Companies face a complex landscape when selecting logistics software. While specialized applications promise to handle various aspects of supply chain and logistics management, the sheer variety often leads to a fragmented technology stack.
Companies may find themselves using one software for warehouse management, another for transportation, and yet another for inventory tracking.
A recent survey showed that 67% of supply chain professionals consider Excel to be a supply chain management software, an approach that can leave key information dispersed across multiple spreadsheets. This scattered approach creates integration challenges, making it difficult to have a single, unified view of operations.
This multi-software environment not only raises the operational complexities but also increases costs substantially. Each software comes with its own licensing fees, service fees, and learning curve. As a result, instead of streamlining logistics processes, companies may find themselves burdened by the very technology meant to simplify their operations.
How to select the right logistics software
"Every company needs to think globally about their business, and strategically about technology.” ~ Daniel Stanton, Mr. Supply Chain
Step 1: Identify your software needs
Planning up front can save you from a reactive bolt-on approach down the road. Which logistics operations are manual? Where are you lacking visibility? And finally, what operations do you want to automate to get smarter for you business and customer? Think about priorities now and later. Reducing supply chain costs from 9% to 4% can double profits so don’t overlook this step. Correlate your business goals with your software needs to save yourself time and effort in the long run.

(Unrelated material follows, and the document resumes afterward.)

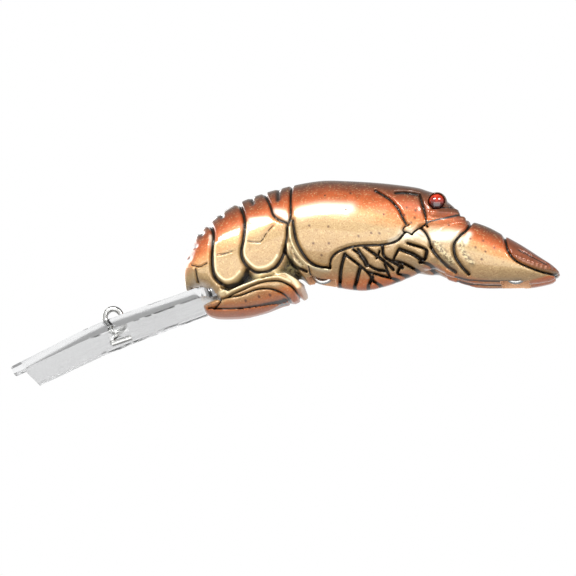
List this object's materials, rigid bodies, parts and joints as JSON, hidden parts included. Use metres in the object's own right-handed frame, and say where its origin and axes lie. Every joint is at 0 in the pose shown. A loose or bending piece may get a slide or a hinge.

Step 2: Shortlist modular logistics platforms
Look for platforms that have APIs for easy customization and migration. These are more cost-effective since you’ll only pay for features you use, rather than rushing to find new software as issues arise.
Step 3: Select the most unified platform
Ideally, the logistics modules/APIs should all be connected on a platform where operators and admins can easily interact with data and make no-code configurations. The more integrated the platform is, the less time you’ll have to spend putting out fires with new and expensive software.
Step 4: Choose a platform that enables automation
The solution that will make the biggest impact on your business will prioritize data digitization at every logistics operation. Data digitization vs, capturing it on a piece of paper, spreadsheet, or within a soled legacy system, is a prerequisite for automation.
Which logistics software to avoid
“Companies must look at skills relevant for the new normal. What made us successful yesterday may not be what takes us forward.” ~ Kris Timmermans, Supply Chain Management Review
In Q2 of 2022, J&J snack foods lost an estimated $20 million in revenue after a transition to a new ERP led to “picking and scheduling issues.” This is, sadly, typical. Three quarters of ERP transitions go over schedule or budget, and two-thirds bring a negative return on investment.
Mission Produce faced a similar challenge this year when they were hit with a $4.1 million operating expense increase after an ERP transition. ERPs are a great system of record, but they can’t be relied on to deliver logistics efficiencies.
If you’re looking for a better software solution for your company, avoid bolt-on software that fills in for a shortcoming of your current logistics software.
For example, if you have outdated supply chain software, visibility software that gives you insights into where shipments and inventory are in your chain will not be included in the total package. If visibility is not included in the core supply chain software, it’s best to switch to avoid piling up tech debt.
To ensure you’re not taking on too much at once, request demos and trials. Getting hands-on experience with a variety of different tools can offer you a window into a tool’s functionality before you commit to it. Also don’t overlook total cost of ownership (TCO) which includes ongoing licensing fees, maintenance, customization, and training costs. Ignoring the full financial picture can lead to budget overruns and financial strain.
How to transition to a unified logistics platform
Michael Hill, a Commonwealth jewelry company operating in Australia, Canada, and New Zealand is a supply chain transition success story. Three years ago, realizing that they needed to optimize their shopping experience, they brought their whole supply chain under one software umbrella. They launched an internal operation to streamline their entire supply chain and never looked back.
“The really exciting part is how fast we can adapt to changing business needs. We are driving efficiencies in our warehouse, trialing new fulfillment models, and unlocking deeper insights into customer experiences faster than ever before.” ~ Ian Dallas, Program Manager of Supply Chain and Finance @ Michael Hill
Transitioning to new software can be complex, but there are several steps you can take to make it less daunting:
- Set clear goals and objectives. Draft a detailed project plan that outlines the scope, goals, timelines, and responsibilities involved with the software transition.
- Use the strangler fig pattern. Choose one feature at a time (Inventory application for example) to move from your old platform to the new platform. If this experiment is successful, move more features to the new platform.
- Work closely with the software provider. Configure the new system to match your specific business needs. Customize workflows, reports, and user interfaces so that your organization can hit the ground running with the new software.
- Continuously monitor performance. Gather feedback from users within your organization and make necessary adjustments to optimize its ease of use and address any issues that arise.